One fellow who popped in to my audit room last week told me that he always likes to spend time in the gallery, as it provides space for thinking outside the usual banal utilitarian flow of everyday life. This was quite interesting for me to hear. It’s not always the case that we need direct and clear transmission of messages. Sometimes we also need a space to dwell (physically and mentally) on ambiguity and doubt, where the answers are not all delivered on a platter.

Which brings us back to Ian’s complaint: that art is precisely that which is useless. But is this the same thing?

7 thoughts on “On utilitarianism

  1. The world is, of course, a complex place where there are a lot of things going on and often things which look very similar are not in fact the same. Thus re my comment that most art is useless – there is big difference between aimless play and uselessness.

    When I decry the uselessness of art I’m usually referring to those artists who claim some implied virtuosity in the idea of art for art’s sake while never analysing their own activities enough to realise they are merely support actors in a sort of potlatch in which wealthy collectors waste enormous amounts of money on useless items just to demonstrate that they can.

    This is quite distinct from artists producing objects, in any form, whose use is contemplation that may lead viewers to a different understanding of the world or simply respite from it. There is nothing useless about that.

    Any confusion between the two comes about because people so often assume that because someone uses the media that artists have often used that they are actually achieving the cultural effects that real artists achieve ie adapting our understanding of the world. In other words just because someone paints or exhibits doesn’t mean they’re an artist and much of what is traded as art is simply an equivalent to hell money that’s bought by people who don’t really like art but who like stuff that looks like art. That’s essentially useless.

    The real relevance here is that enormous museums of contemporary art are being built all over the world that are useless except as fluffers for the art market and as displays of wealth. There is a global arms race, so to speak, of museums designed by star architects who create clumsy dysfunctional spaces filled with bloated art that signifies nothing. Is that sustainable? In the grand scheme of things even waste on that scale is negligible but contemporary art museums as symbols help normalise the cult of waste and consumerism that is destroying us.

    On the other hand I don’t have a puritanical bone in my body so I’m not advocating no-fun pinched lips utilitarianism. I’m all for exuberance, play and undirected general mucking around, in fact I think that’s our greatest hope. I’m simply pointing out that we are reaching a point where we need to make choices and the world is also full of art that requires no museum at all (like street art) or that is distributed through media like the web and so is useless for displaying wealth because it can only be shared, not owned. And then there are huge areas of activity that simply don’t look like art used to look and so are either invisible or unrecognisable (like Olegas Truchanas‘ posters never looked like art at the time they were made). But they involve cultural innovations that help us adapt our world view and mostly they generate a comparatively low level of emissions while doing it. That is the sustainable stuff.

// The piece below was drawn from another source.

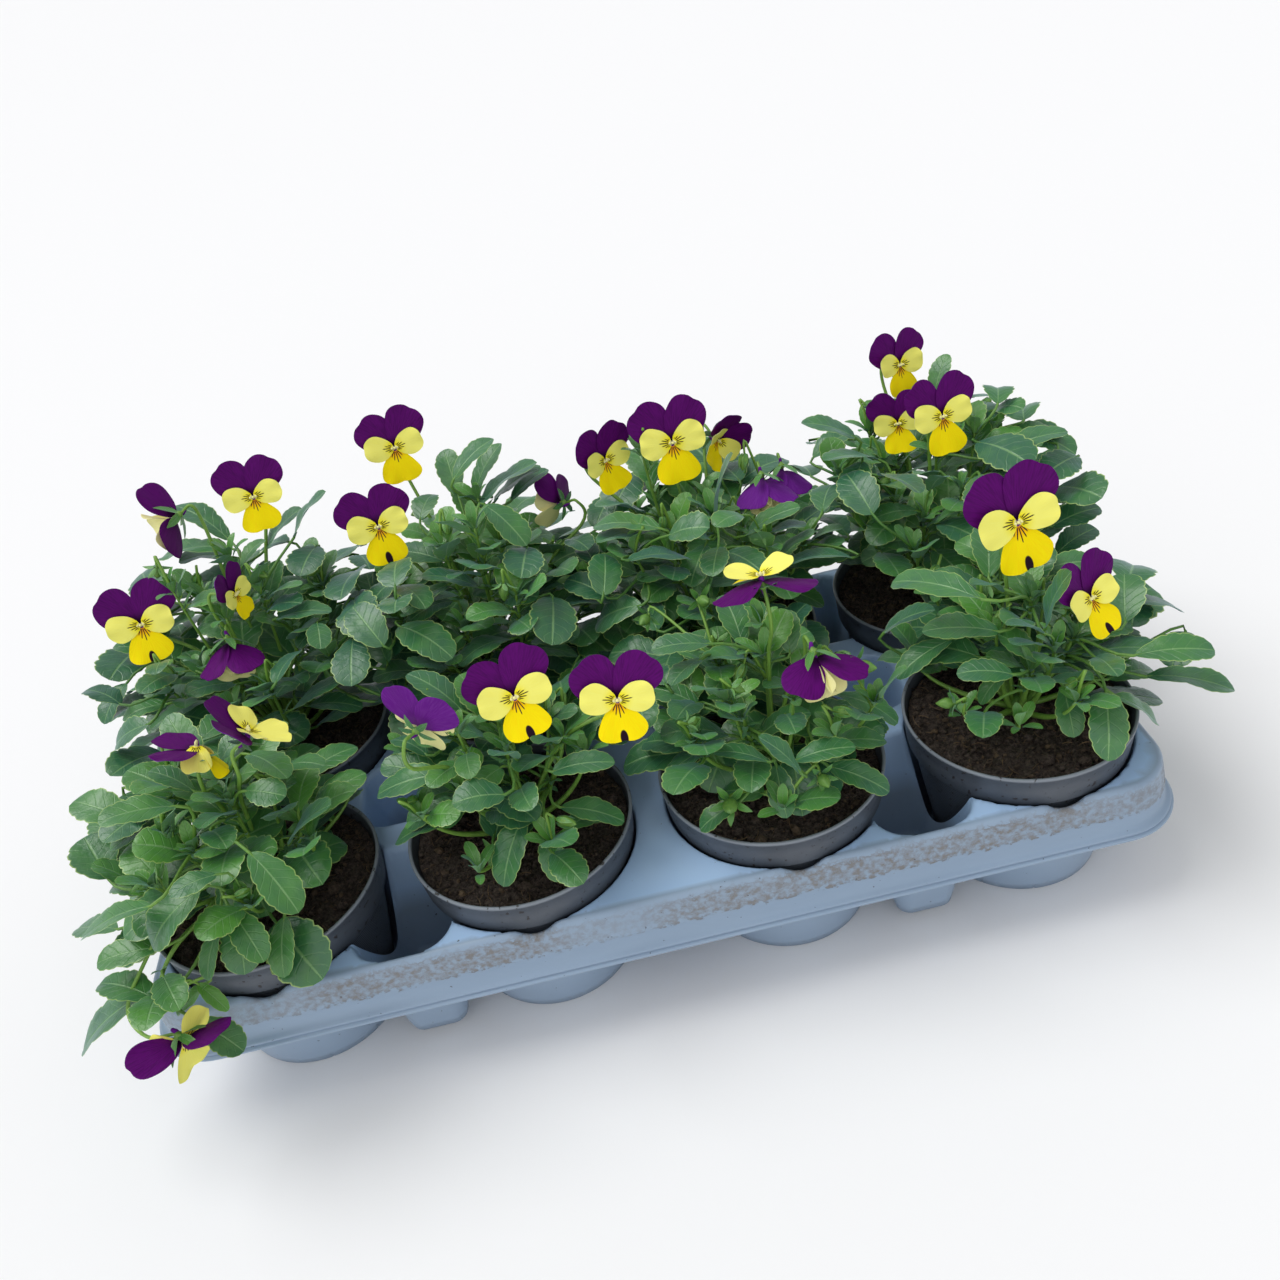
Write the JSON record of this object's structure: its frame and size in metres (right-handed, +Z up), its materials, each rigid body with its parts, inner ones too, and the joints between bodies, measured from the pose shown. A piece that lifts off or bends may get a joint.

  2. Thanks Pat, I’m glad they kept the bit where I referred to Fenella’s makeup, and all those boozy lunches the ABC honchos are famous for taking!

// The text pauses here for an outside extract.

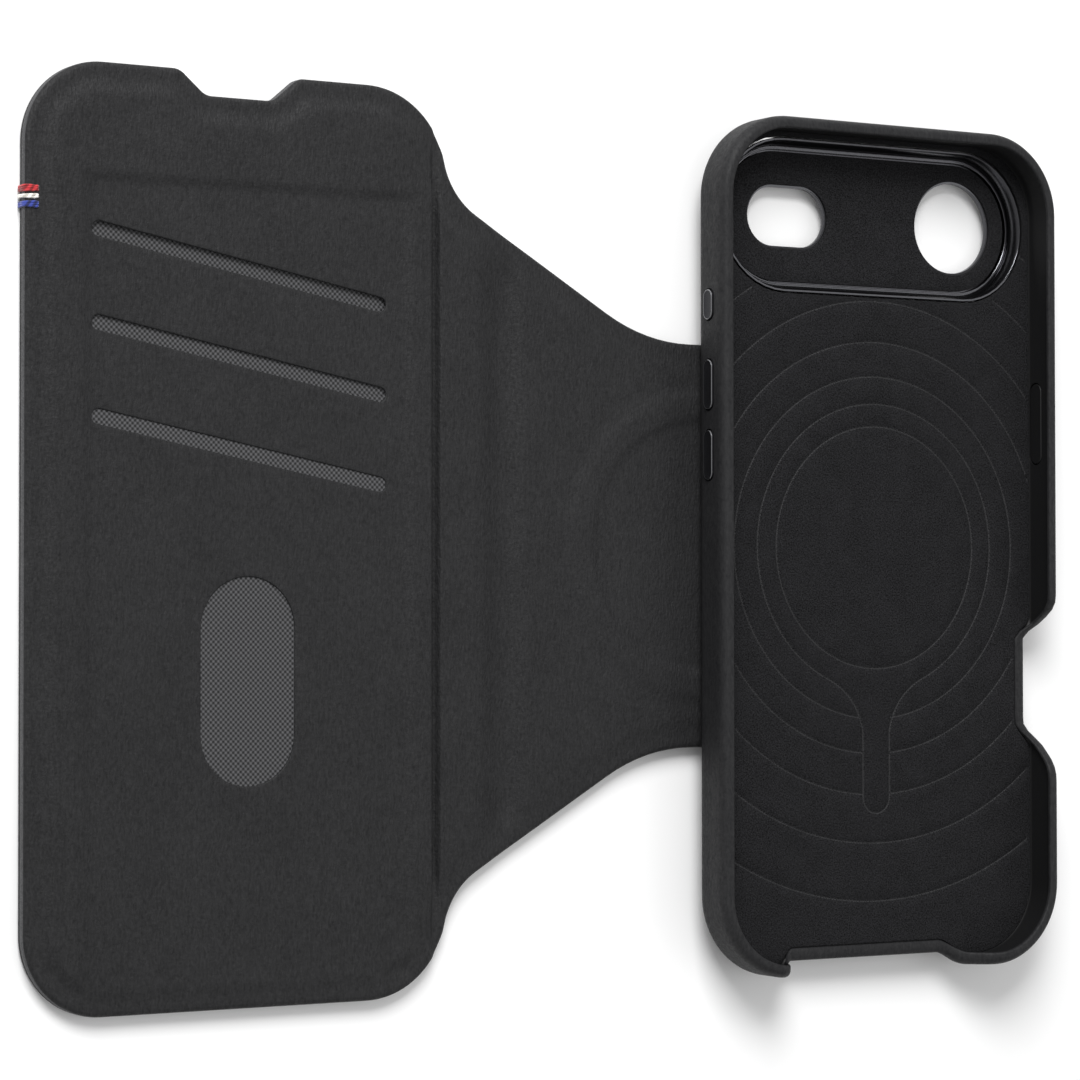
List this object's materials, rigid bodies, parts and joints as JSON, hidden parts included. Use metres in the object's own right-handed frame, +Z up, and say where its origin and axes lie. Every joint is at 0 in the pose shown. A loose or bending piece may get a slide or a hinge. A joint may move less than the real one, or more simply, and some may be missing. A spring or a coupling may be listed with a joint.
{
  "type": "phone wallet case",
  "caption": "Slim phone case that docks by magnets on a folding leather folio with a spine, card pockets and a thumb window, open and flat.",
  "frame": {"origin": "centre of the footprint, on the surface that the open folio lies on", "axes": "+X from the cover to the phone case, +Y towards the camera end, +Z up out of the phone case's mouth"},
  "size_m": [0.2128, 0.161, 0.0125],
  "materials": {
    "leather": "smooth aniline-look leather with a fine brushed grain, charcoal",
    "hinge_leather": "thin flexible leather pressed into the fold",
    "stiffener_board": "grey-brown bonded fibre board",
    "woven_lining": "grey woven polyester with a dotted weave",
    "microfibre": "black microfibre suede",
    "shell_plastic": "black moulded polycarbonate",
    "anodised_aluminium": "gloss black anodised frame",
    "button_metal": "dark anodised, polished edge",
    "magnet_metal": "nickel-plated neodymium",
    "red_thread": "polyester thread, red",
    "white_thread": "polyester thread, white",
    "blue_thread": "polyester thread, blue"
  },
  "bodies": {
    "back_panel": {"panel_outer_leather": "leather", "panel_plate": "stiffener_board", "panel_inner_leather": "leather", "panel_hinge_leather": "hinge_leather", "panel_magnet_01": "magnet_metal", "panel_magnet_02": "magnet_metal", "panel_magnet_03": "magnet_metal", "panel_magnet_04": "magnet_metal", "panel_magnet_05": "magnet_metal", "panel_magnet_06": "magnet_metal", "panel_magnet_07": "magnet_metal", "panel_magnet_08": "magnet_metal", "panel_magnet_09": "magnet_metal", "panel_magnet_10": "magnet_metal", "panel_magnet_11": "magnet_metal", "panel_magnet_12": "magnet_metal", "panel_magnet_13": "magnet_metal", "panel_magnet_14": "magnet_metal", "panel_magnet_15": "magnet_metal", "panel_magnet_16": "magnet_metal"},
    "spine": {"spine_outer_leather": "leather", "spine_board": "stiffener_board", "spine_inner_leather": "leather", "cover_hinge_leather": "hinge_leather"},
    "cover": {"cover_outer_leather": "leather", "cover_board": "stiffener_board", "top_pocket_lining": "woven_lining", "middle_pocket_lining": "woven_lining", "bottom_pocket_lining": "woven_lining", "cover_pocket_leather": "leather", "red_thread": "red_thread", "white_thread": "white_thread", "blue_thread": "blue_thread"},
    "case": {"case_leather": "leather", "case_shell": "shell_plastic", "case_lining": "microfibre", "camera_frame": "anodised_aluminium", "camera_lining": "microfibre", "case_magnet_01": "magnet_metal", "case_magnet_02": "magnet_metal", "case_magnet_03": "magnet_metal", "case_magnet_04": "magnet_metal", "case_magnet_05": "magnet_metal", "case_magnet_06": "magnet_metal", "case_magnet_07": "magnet_metal", "case_magnet_08": "magnet_metal", "case_magnet_09": "magnet_metal", "case_magnet_10": "magnet_metal", "case_magnet_11": "magnet_metal", "case_magnet_12": "magnet_metal", "case_magnet_13": "magnet_metal", "case_magnet_14": "magnet_metal", "case_magnet_15": "magnet_metal", "case_magnet_16": "magnet_metal", "case_alignment_magnet": "magnet_metal"},
    "action_key": {"action_button": "button_metal"},
    "volume_up_key": {"volume_up_button": "button_metal"},
    "volume_down_key": {"volume_down_button": "button_metal"},
    "side_key": {"side_button": "button_metal"}
  },
  "joints": [
    {"name": "spine_fold", "type": "hinge", "parent": "back_panel", "child": "spine", "pos_m": [-0.01305, 0, 0.0016], "axis": [0, 1, 0], "range_deg": [0, 90]},
    {"name": "cover_fold", "type": "hinge", "parent": "spine", "child": "cover", "pos_m": [-0.02775, 0, 0.0016], "axis": [0, 1, 0], "range_deg": [0, 90]},
    {"name": "case_slide", "type": "slide", "parent": "back_panel", "child": "case", "axis": [1, 0, 0], "range_m": [-0.0382, 0.037]},
    {"name": "action_press", "type": "slide", "parent": "case", "child": "action_key", "axis": [1, 0, 0], "range_m": [0, 0.0004], "stiffness_N_per_m": 2500},
    {"name": "volume_up_press", "type": "slide", "parent": "case", "child": "volume_up_key", "axis": [1, 0, 0], "range_m": [0, 0.0004], "stiffness_N_per_m": 2500},
    {"name": "volume_down_press", "type": "slide", "parent": "case", "child": "volume_down_key", "axis": [1, 0, 0], "range_m": [0, 0.0004], "stiffness_N_per_m": 2500},
    {"name": "side_press", "type": "slide", "parent": "case", "child": "side_key", "axis": [-1, 0, 0], "range_m": [0, 0.0004], "stiffness_N_per_m": 2500}
  ]
}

  3. Ian, thanks again for elucidations. The fact that things can look the same and yet be different, or vice versa, is a trap for young players…

    Perhaps Walter de Maria had something of this going on when he wrote his wonderful manifesto on “meaningless work”, which is more closely aligned with what you call “aimless play” (rather than uselessness).

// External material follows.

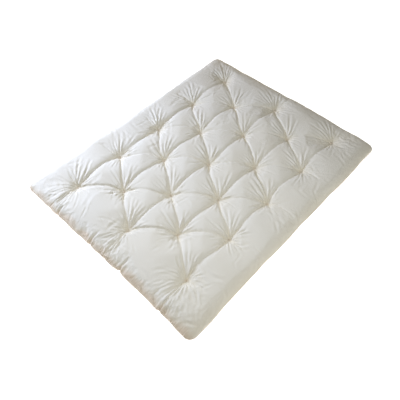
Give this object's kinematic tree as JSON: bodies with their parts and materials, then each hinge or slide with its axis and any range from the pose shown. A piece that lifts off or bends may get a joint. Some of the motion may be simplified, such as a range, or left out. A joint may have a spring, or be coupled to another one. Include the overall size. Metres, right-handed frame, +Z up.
{
  "type": "futon mattress",
  "caption": "Tufted futon mattress with a puffed cotton casing, layered cotton batts and staggered twine ties that draw it into pillows.",
  "frame": {"origin": "on the floor under the middle of the mattress", "axes": "+X along the length, with the hand-closed end at -X; +Y across the width; +Z up"},
  "size_m": [2, 1.6, 0.086],
  "materials": {
    "ticking": "matt unbleached cotton, plain weave",
    "batting": "loose cotton wadding",
    "twine": "twisted cotton twine"
  },
  "bodies": {
    "root": {"cover_top_panel": "ticking", "cover_bottom_panel": "ticking", "cotton_batt_1": "batting", "cotton_batt_2": "batting", "cotton_batt_3": "batting", "cotton_batt_4": "batting", "tuft_tie_a1": "twine", "tuft_tie_a2": "twine", "tuft_tie_a3": "twine", "tuft_tie_a4": "twine", "tuft_tie_a5": "twine", "tuft_tie_b1": "twine", "tuft_tie_b2": "twine", "tuft_tie_b3": "twine", "tuft_tie_b4": "twine", "tuft_tie_c1": "twine", "tuft_tie_c2": "twine", "tuft_tie_c3": "twine", "tuft_tie_c4": "twine", "tuft_tie_c5": "twine", "tuft_tie_d1": "twine", "tuft_tie_d2": "twine", "tuft_tie_d3": "twine", "tuft_tie_d4": "twine", "tuft_tie_e1": "twine", "tuft_tie_e2": "twine", "tuft_tie_e3": "twine", "tuft_tie_e4": "twine", "tuft_tie_e5": "twine"}
  },
  "joints": []
}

    The paradox surrounds the pinning-down of outcomes.

    I am sure that those better acquainted with developmental psychology would support the idea that “aimless play” is in fact extremely valuable in many ways. But we don’t (can’t?) quantify, or even really track the utility of aimless play, since it must, to a certain extent, be carried out without excessive scrutiny, or else cease to be aimless…

  4. “It’s not always the case that we need direct and clear transmission of messages. Sometimes we also need a space to dwell (physically and mentally) on ambiguity and doubt, where the answers are not all delivered on a platter.”
    These are fantastic words. It captures and builds on some thoughts that I’m tussling with. I had been trying to smoosh together the functional and the beautiful, the poetical and the rational, but you’re right. It’s OK for one to be one thing and the other to be it’s own. Sometimes the two can come together but there’s a whole spectrum of possibilities around that. It’s not about finding the supreme form but the thing that is right for you (creator, participator, receiver, curator) at this moment.

    “…contemplation that may lead viewers to a different understanding of the world or simply respite from it. There is nothing useless about that.” I really like this too, Ian. It can be too easy to get caught up in use values and neglect our/my/the need to step outside and see things differently. I’m trying to avoid the naff tendencies that my replies often seem to have – not fully successful unfortunately. Apologies too, if these responses aren’t in the proper vein of the intended discussion but the notions strike a chord.

    Hope to catch the exhibition soon!

  5. Love the de Maria link and it was way back in 1960! I’ve never seen it before. Yes we are in the same ball park there but that then reminds me of a typically ponderous quote by the great William Morris about political differences and similarities –

    “I pondered all these things, and how men fight and lose the battle, and the thing that they fought for comes about in spite of their defeat, and when it comes turns out not to be what they meant, and other men have to fight for what they meant under another name. ”

    That quote sums up the constant underlying thread of cultural innovation that is forever being absorbed and perverted by the status quo but also constantly renewed. It is telling that there are people in this exhibition like Truchanas who would never have been included in a contemporary art exhibition at the time they were alive and despite his activism the widespread popularity of his photography (every cheap framing shop had one in the front window) meant that it was almost regarded as kitsch in the art world.

  6. Brilliant! We adore your passion and enthusiasm for the environmental balance sheet and will endeavour to expend energy to consume your work on the weekend!